I’m getting old now, and there are people I found as peasant farmers when I was born. They were better off then than they are now. Why, after all these decades, are they not moving forward? It’s because of this situation.

After buying from farmers at low prices, these companies process the products and sell them to you and me at inflated prices. It can’t continue.

So, what we are doing as competition authorities is to find those gaps, identify companies engaging in such practices, and punish them for abuse of dominance.

These things may take time, but governments can also play a part, as our reports have shown. They can improve infrastructure for farmers, build proper road networks, and provide storage facilities.

These poor farmers lack proper storage, so when multinationals come, they must either accept low prices or risk their produce rotting. Governments can help create markets for these farmers so that they are not always dependent on large companies.

At the COMESA Competition Commission, we are engaging multiple stakeholders to ensure traders do not abuse dominance by giving low prices to producers and high prices to consumers.

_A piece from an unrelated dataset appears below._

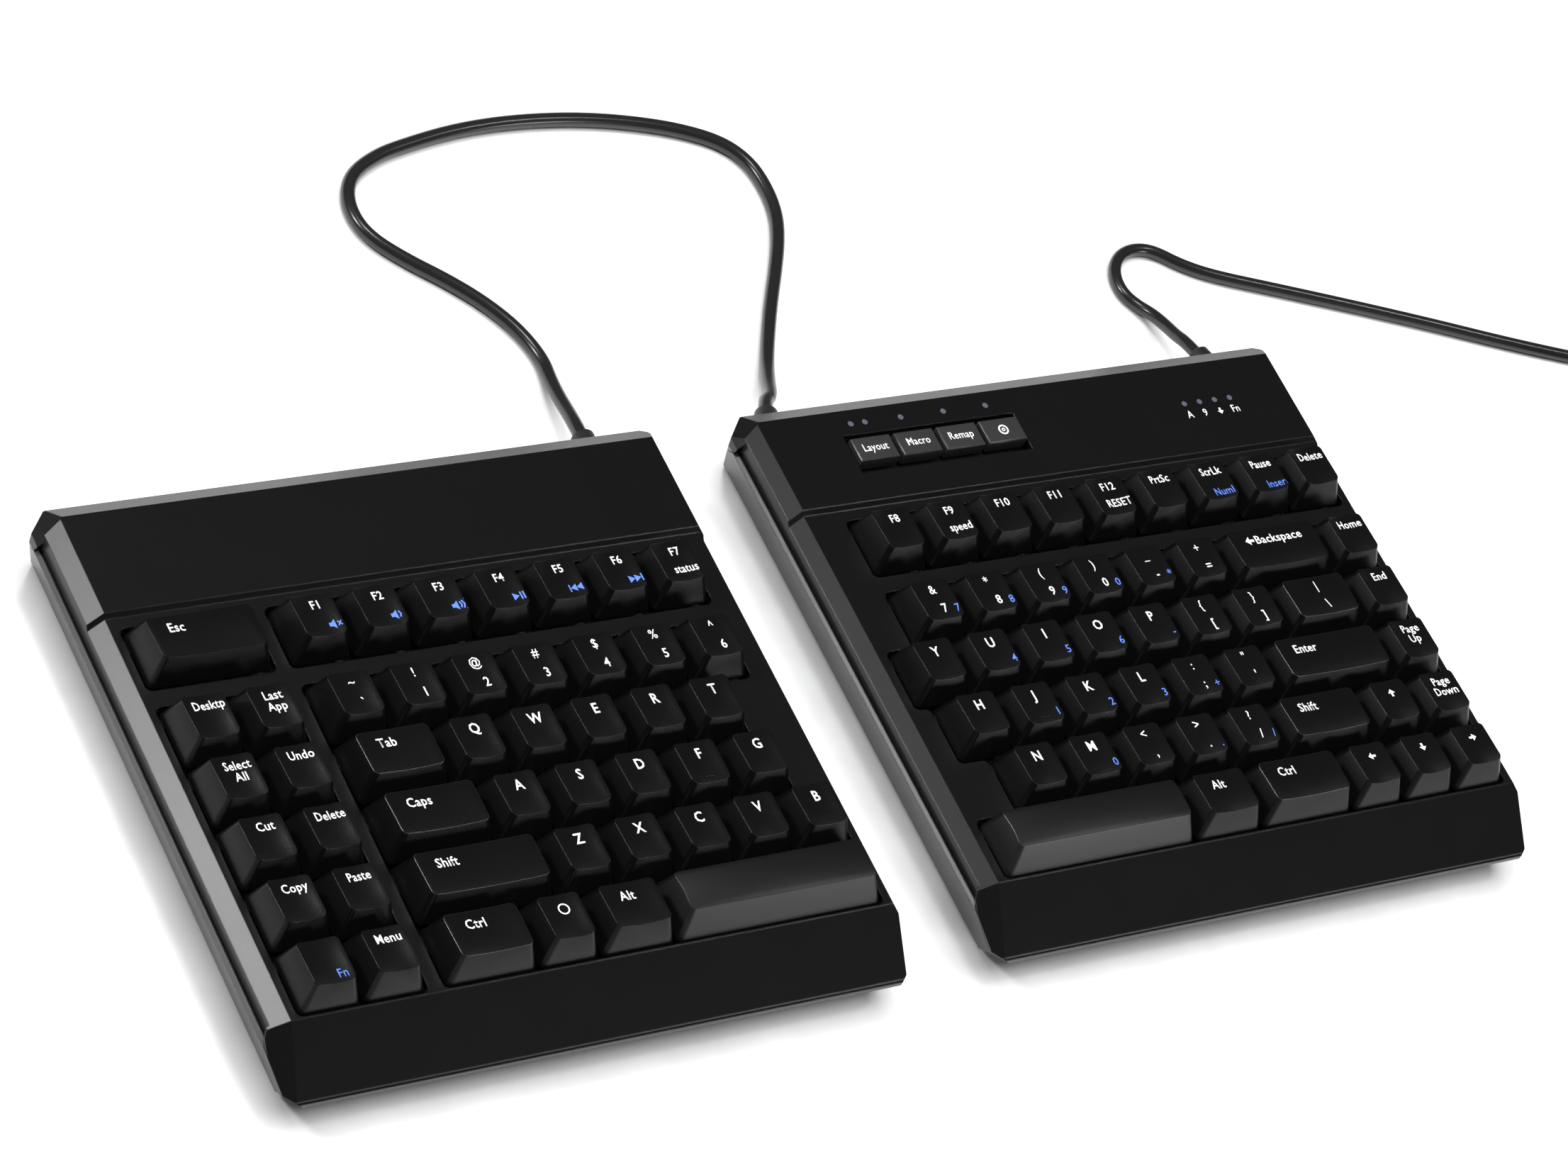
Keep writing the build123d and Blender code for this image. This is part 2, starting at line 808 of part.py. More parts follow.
def button_cap(left):
    """Hollow rectangular button with softened upper edges and a pad over its dome."""
    x_span = (left, left + button_width)
    y_span = (button_front, button_front + button_depth)
    z_span = (button_top - button_height, button_top)
    cap = box_between(x_span, y_span, z_span)
    cap = chamfer(cap.faces().sort_by(Axis.Z)[-1].edges(), button_edge / 2)
    inner = [(low + button_wall, high - button_wall) for low, high in (x_span, y_span)]
    cap -= box_between(*inner, (z_span[0] - overrun, button_top - button_wall))
    middle = [(low + high) / 2 for low, high in (x_span, y_span)]
    return cap + upright(*middle, dome_radius / 2, (z_span[0], button_top - button_wall))


def light_places():
    """Middles of the lights: two over the first button, one over each other one, and four to the right."""
    mode_light = button_light_start + mode_light_offset
    row = [button_light_start, mode_light]
    row += [mode_light - second_light_shift + i * button_pitch for i in range(1, len(button_names))]
    places = [(x, button_light_row) for x in row]
    return places + [(key_light_start + i * key_light_pitch, key_light_row) for i in range(key_light_count)]


def light_pipes():
    """Short clear pins flush with the panel, each with a flange beneath it."""
    top = panel_height + light_stand
    under = panel_height - case_wall
    pipes = []
    for x, y in light_places():
        pipe = upright(x, y, light_radius, (top - light_length, top))
        pipes.append(pipe + upright(x, y, light_radius + light_flange, (under - light_flange_height, under)))
    return pipes


def button_board():
    """Small board under the buttons, with a dome switch below each one."""
    dome_top = button_top - button_height - button_travel
    board_z = dome_top - dome_height
    x_span = (button_recess_start - button_board_margin, button_recess_end + button_board_margin)
    y_span = (button_recess_front, button_recess_back)
    parts = [box_between(x_span, y_span, (board_z - button_board_thickness, board_z))]
    for left in button_places():
        middle = (left + button_width / 2, button_front + button_depth / 2)
        parts.append(upright(*middle, dome_radius, (board_z, dome_top)))
    return parts


def right_panel_fittings(case):
    """Recess of the buttons, the holes of the lights and the bosses that carry the button board."""
    recess_x = (button_recess_start, button_recess_end)
    recess_y = (button_recess_front, button_recess_back)
    case -= box_between(recess_x, recess_y, (panel_height - 2 * case_wall, panel_height + overrun))
    through = (panel_height - 2 * case_wall, panel_height + overrun)
    for x, y in light_places():
        case -= upright(x, y, light_radius + light_fit, through)
    board_z = button_top - button_height - button_travel - dome_height
    for x in (recess_x[0] - button_board_margin / 2, recess_x[1] + button_board_margin / 2):
        middle = (recess_y[0] + recess_y[1]) / 2
        case += upright(x, middle, button_board_margin / 3, (board_z, panel_height - case_wall / 2))
    return case


def corner_radii(points):
    """Arc radius at each inner corner of a cord's route, from its shorter run and the turn."""
    shorter_run_share = 0.45
    radii = []
    for before, here, after in zip(points, points[1:], points[2:]):
        run_in = Vector(*here) - Vector(*before)
        run_out = Vector(*after) - Vector(*here)
        half_turn = radians(run_in.get_angle(run_out)) / 2
        radii.append(shorter_run_share * min(run_in.length, run_out.length) / tan(half_turn))
    return radii


def cord_tube(name, points, diameter):
    """Round cord along a route of straight runs joined by tangent arcs."""
    radii = corner_radii(points)
    path = FilletPolyline(*points, radius=radii)
    tube = sweep(Plane(path @ 0, z_dir=path % 0) * Circle(diameter / 2), path=path)
    expected = pi * diameter**2 / 4 * path.length
    runs = [(Vector(*b) - Vector(*a)).length for a, b in zip(points, points[1:])]
    print(name, "length", round(path.length, 1), "volume over expected", round(tube.volume / expected, 4))
    print("  runs", [round(run, 1) for run in runs])
    print("  radii", [round(radius, 1) for radius in radii])
    return tube


# Routes of the cords on the desk, from the first bend after the strain relief, in the keyboard's frame
link_cord_route = [
    (-25.1, 107.6, 8.4),
    (-23.4, 114.9, 5.6),
    (-21.6, 122.5, 3.3),
    (-19.9, 131.0, 2.2),
    (-22.8, 142.1, 2.2),
    (-29.3, 152.8, 2.2),
    (-37.8, 162.2, 2.2),
    (-46.7, 170.1, 2.2),
    (-54.8, 179.4, 2.2),
    (-56.9, 188.0, 2.2),
    (-55.0, 196.6, 2.2),
    (-49.4, 203.5, 2.2),
    (-38.9, 208.6, 2.2),
    (-28.9, 211.1, 2.2),
    (-13.3, 214.2, 2.2),
    (2.8, 215.7, 2.2),
    (19.6, 215.6, 2.2),
    (35.9, 214.1, 2.2),
    (51.6, 211.0, 2.2),
    (65.5, 206.8, 2.2),
    (77.4, 200.8, 2.2),
    (83.4, 192.7, 2.2),
    (84.7, 183.1, 2.2),
    (83.4, 172.6, 2.2),
    (79.1, 162.8, 2.2),
    (72.3, 151.7, 2.2),
    (64.3, 139.6, 2.2),
    (56.9, 127.2, 2.2),
    (51.0, 117.6, 3.6),
    (46.2, 109.9, 6.4),
    (42.1, 103.4, 9.4),
]
usb_cord_route = [
    (194.6, 106.4, 8.4),
    (195.4, 112.5, 5.7),
    (194.9, 118.6, 3.5),
    (192.5, 123.6, 2.0),
    (190.1, 128.4, 2.0),
    (190.5, 134.5, 2.0),
    (193.5, 139.8, 2.0),
    (198.5, 143.3, 2.0),
    (204.5, 144.2, 2.0),
    (210.3, 142.5, 2.0),
    (217.3, 136.2, 2.0),
    (226.7, 130.8, 2.0),
    (246.3, 123.3, 2.0),
    (270.8, 113.7, 2.0),
    (297.5, 102.8, 2.0),
    (324.0, 91.3, 2.0),
    (350.6, 80.9, 2.0),
    (375.7, 72.7, 2.0),
]


def link_cord():
    """Cord between the halves, from one strain relief round the desk to the other."""
    start = relief_tip(left_place, left_exit, left_exit_turn)
    end = relief_tip(right_place, right_exit, right_exit_turn)
    first = start + exit_direction(left_exit_turn) * cord_lead
    last = end + exit_direction(right_exit_turn) * cord_lead
    return cord_tube("link cord", [start, first, *link_cord_route, last, end], link_cord_diameter)


def usb_cord():
    """Cord from the right half to its coil."""
    start = relief_tip(right_place, usb_exit, usb_exit_turn)
    first = start + exit_direction(usb_exit_turn) * cord_lead
    return cord_tube("usb cord", [start, first, *usb_cord_route], usb_cord_diameter)


def biarc(start, start_way, end, end_way):
    """Two arcs that join two points with the given ways at both."""
    chord = end - start
    ways = start_way + end_way
    spread = 2 * (1 - start_way.dot(end_way))
    along = chord.dot(ways)
    square = chord.dot(chord)
    if spread > parallel_limit:
        reach = (sqrt(along**2 + spread * square) - along) / spread
    else:
        reach = square / (4 * chord.dot(end_way))
    near = start + start_way * reach
    far = end - end_way * reach
    middle = (near + far) / 2
    return [TangentArc(start, middle, tangent=start_way), TangentArc(middle, end, tangent=far - near)]


def coil_stop(turn, middle, start_angle):
    """Point and way of the coil's centre line after a number of turns, clockwise from above."""
    layer = min(int(turn / coil_layer_turns), coil_layers - 1)
    inward = layer % 2 == 0
    along = turn - layer * coil_layer_turns
    inner = coil_radius - coil_layer_turns * pitch_in_coil
    radius = coil_radius - along * pitch_in_coil if inward else inner + along * pitch_in_coil
    nearest = round(turn / coil_layer_turns)
    climbing = abs(turn - nearest * coil_layer_turns) < coil_climb_turns and 0 < nearest < coil_layers
    height = usb_cord_diameter / 2 + layer * pitch_in_coil
    drift = (-1 if inward else 1) * pitch_in_coil / (2 * pi)
    rise = 0
    if climbing:
        height = usb_cord_diameter / 2 + (nearest - 1 / 2) * pitch_in_coil
        drift = 0
        rise = pitch_in_coil / (4 * pi * coil_climb_turns)
    angle = start_angle - 2 * pi * turn
    outward = Vector(cos(angle), sin(angle), 0)
    onward = Vector(sin(angle), -cos(angle), 0)
    way = (onward * radius + outward * drift + Vector(0, 0, rise)).normalized()
    return middle + outward * radius + Vector(0, 0, height), way


def coil_path():
    """Centre line of the coil: straight lead, piled loops, and the tail down to the plug."""
    lead = usb_cord_diameter
    before, start = [Vector(*point) for point in usb_cord_route[-2:]]
    way = (start - before).normalized()
    first = start + way * lead
    right = Vector(way.Y, -way.X, 0)
    middle = first + right * coil_radius
    middle = Vector(middle.X, middle.Y, 0)
    start_angle = atan2(-right.Y, -right.X)
    stops = [
        coil_stop(i / coil_stops_a_turn, middle, start_angle)
        for i in range(1, round(coil_stops_a_turn * coil_turns) + 1)
    ]
    edges = [Line(start, first)]
    here, here_way = first, way
    for stop, stop_way in stops:
        edges += biarc(here, here_way, stop, stop_way)
        here, here_way = stop, stop_way
    level_way = here_way
    clear = here + level_way * tail_clear_run
    edges.append(Line(here, clear))
    low = clear + level_way * tail_drop_run
    low = Vector(low.X, low.Y, plug_height / 2)
    edges += biarc(clear, level_way, low, level_way)
    end = low + level_way * lead
    edges.append(Line(low, end))
    return Wire(edges), end, level_way


def least_gap(path):
    """Least gap between parts of the coil that aren't neighbours along it, measured on points."""
    step = usb_cord_diameter / gap_steps
    count = int(path.length / step)
    points = [path.position_at(i / count) for i in range(count + 1)]
    apart = neighbour_diameters * gap_steps
    nearest = min((a - b).length for i, a in enumerate(points) for b in points[i + apart:])
    return nearest - usb_cord_diameter


def usb_coil():
    """Coil of the cord's unseen length, one unbroken tube."""
    path = coil_path()[0]
    tube = sweep(Plane(path @ 0, z_dir=path % 0) * Circle(usb_cord_diameter / 2), path=path)
    expected = pi * usb_cord_diameter**2 / 4 * path.length
    print("coil length", round(path.length, 1), "volume over expected", round(tube.volume / expected, 4))
    print("coil least gap", round(least_gap(path), 2))
    return tube


def usb_plug():
    """Moulded grip, its strain relief, and the metal shell with its tongue."""
    end, way = coil_path()[1:]
    place = Plane(origin=end, x_dir=Vector(way.Y, -way.X, 0), z_dir=way)
    grip = Location((0, 0, plug_relief_length + plug_length / 2)) * Box(plug_width, plug_height, plug_length)
    grip = chamfer(grip.edges(), plug_edge)
    cone = Cone(plug_relief_tip_radius, plug_relief_radius, plug_relief_length + plug_edge)
    grip += Location((0, 0, (plug_relief_length + plug_edge) / 2)) * cone
    shell_start = plug_relief_length + plug_length
    middle = Location((0, 0, shell_start + plug_shell_length / 2))
    inner_width = plug_shell_width - 2 * plug_shell_wall
    hollow = Box(inner_width, plug_shell_height - 2 * plug_shell_wall, 2 * plug_shell_length)
    shell = middle * (Box(plug_shell_width, plug_shell_height, plug_shell_length) - hollow)
    tongue_width = inner_width - 2 * plug_shell_wall
    tongue = middle * Box(tongue_width, plug_tongue_height, plug_tongue_share * plug_shell_length)
    back = (1 - plug_tongue_share) * plug_shell_length / 2
    tongue = Location((0, -plug_tongue_height / 2, -back)) * tongue
    return [place * grip, place * shell, place * tongue]


def half_case(side, blocks, exits, place):
    """Case, plate, board and fasteners of one half, by node name."""
    shell = case_body(0) - case_body(case_wall)
    top = top_case(shell, blocks, exits)
    centres = [cell_centre(cell) for cell in all_cells(blocks)]
    if side == "right":
        top = right_panel_fittings(top)
    return {
        side + "_top_case": placed([top], place),
        side + "_bottom_case": placed([bottom_case(shell, exits)], place),
        side + "_switch_plate": placed([switch_plate(blocks)], place),
        side + "_circuit_board": placed(circuit_board(), place),
        side + "_switch_housings": placed(copies(switch_housing(), centres), place),
        side + "_stabilizers": placed(stabilizers(blocks), place),
        side + "_feet": placed(rubber_feet(), place),
        side + "_case_screws": placed(case_screws(), place),
    }


def build_nodes():
    """Every node of the keyboard by name."""
    home = Location((0, 0, 0))
    nodes = half_case("left", left_blocks, [left_exit], left_place)
    nodes.update(half_case("right", right_blocks, [right_exit, usb_exit], right_place))
    nodes.update(key_banks(left_blocks, left_place))
    nodes.update(key_banks(right_blocks, right_place))
    nodes["left_link_strain_relief"] = placed([strain_relief(left_exit, left_exit_turn)], left_place)
    nodes["right_link_strain_relief"] = placed([strain_relief(right_exit, right_exit_turn)], right_place)
    nodes["right_usb_strain_relief"] = placed([strain_relief(usb_exit, usb_exit_turn)], right_place)
    nodes["right_button_board"] = placed(button_board(), right_place)
    nodes["right_light_pipes"] = placed(light_pipes(), right_place)
    for name, left in zip(button_names, button_places()):
        nodes[name] = placed([button_cap(left)], right_place)
    nodes["link_cord"] = placed([link_cord()], home)
    nodes["usb_cord"] = placed([usb_cord()], home)
    nodes["usb_cord_coil"] = placed([usb_coil()], home)
    nodes["usb_plug"] = placed(usb_plug(), home)
    return nodes


os.makedirs("parts", exist_ok=True)
for node_name, model in build_nodes().items():
    export_step(model, "parts/" + node_name + ".step")
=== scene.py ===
"""Looks of the split keyboard: finishes, softened keycaps with legends, buttons, print, lights and cords.

Lengths are in metres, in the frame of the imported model: X to the right, Y to the back, Z up from the desk.
"""

from math import cos, pi, radians, sin

import bmesh
import bpy
from bpy.props import FloatProperty, FloatVectorProperty, PointerProperty
from bpy.types import Operator, Panel, PropertyGroup
from mathutils import Matrix, Vector


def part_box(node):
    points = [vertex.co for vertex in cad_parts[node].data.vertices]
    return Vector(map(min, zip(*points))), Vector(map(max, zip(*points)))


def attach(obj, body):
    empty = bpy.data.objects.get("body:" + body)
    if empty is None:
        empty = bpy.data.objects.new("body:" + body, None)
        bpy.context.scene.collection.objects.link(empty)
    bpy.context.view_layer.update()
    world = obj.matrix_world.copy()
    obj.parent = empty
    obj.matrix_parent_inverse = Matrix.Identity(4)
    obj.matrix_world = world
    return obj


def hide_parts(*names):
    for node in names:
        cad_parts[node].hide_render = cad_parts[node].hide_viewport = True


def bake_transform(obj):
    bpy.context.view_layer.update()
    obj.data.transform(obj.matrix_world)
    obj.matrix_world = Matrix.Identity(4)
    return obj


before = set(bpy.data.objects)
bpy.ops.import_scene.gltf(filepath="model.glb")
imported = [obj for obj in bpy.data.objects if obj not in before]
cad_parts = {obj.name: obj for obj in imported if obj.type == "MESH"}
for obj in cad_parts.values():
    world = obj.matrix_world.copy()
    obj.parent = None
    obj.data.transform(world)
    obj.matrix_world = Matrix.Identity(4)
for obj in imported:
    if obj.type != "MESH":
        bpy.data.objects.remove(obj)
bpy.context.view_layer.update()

bl_info = {
    "name": "Split keyboard",
    "version": (1, 0, 0),
    "blender": (4, 5, 0),
    "location": "View3D > Sidebar > Keyboard",
    "description": "Dresses the packed split keyboard with finishes, legends and cords",
    "category": "Object",
}

# Layout of the keys, as the solids have it
key_unit = 0.01905
middle_x = 0.2020
middle_y = 0.07195
half_pitch = 0.2228
main_start = 0.0462
side_start = 0.0027
escape_start = 0.0030
right_main_start = 0.0128
function_gap = 0.0062
function_row = 5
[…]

But the story is bigger than that. We need to empower farmers with infrastructure. With that, we can resolve the issue. That’s why we are engaging Ministries of Agriculture, Trade, and others.


Kimuri Mwangi: Talk to the farmer, the smallholder farmer down there. Is there hope for them? Is someone thinking about their plight?

Dr. Willard Mwemba: The COMESA Competition Commission is definitely thinking about their plight. That’s why we’ve invested a lot of resources in that project. We can assure them that we are thinking about them.

The COMESA Competition Commission is also engaging other stakeholders to ensure that they think about those farmers.

So yes, there is hope. Most times, bad policies arise not from ill intent but from misinformation. Some people mislead policymakers without revealing the real consequences of certain policies on the ground.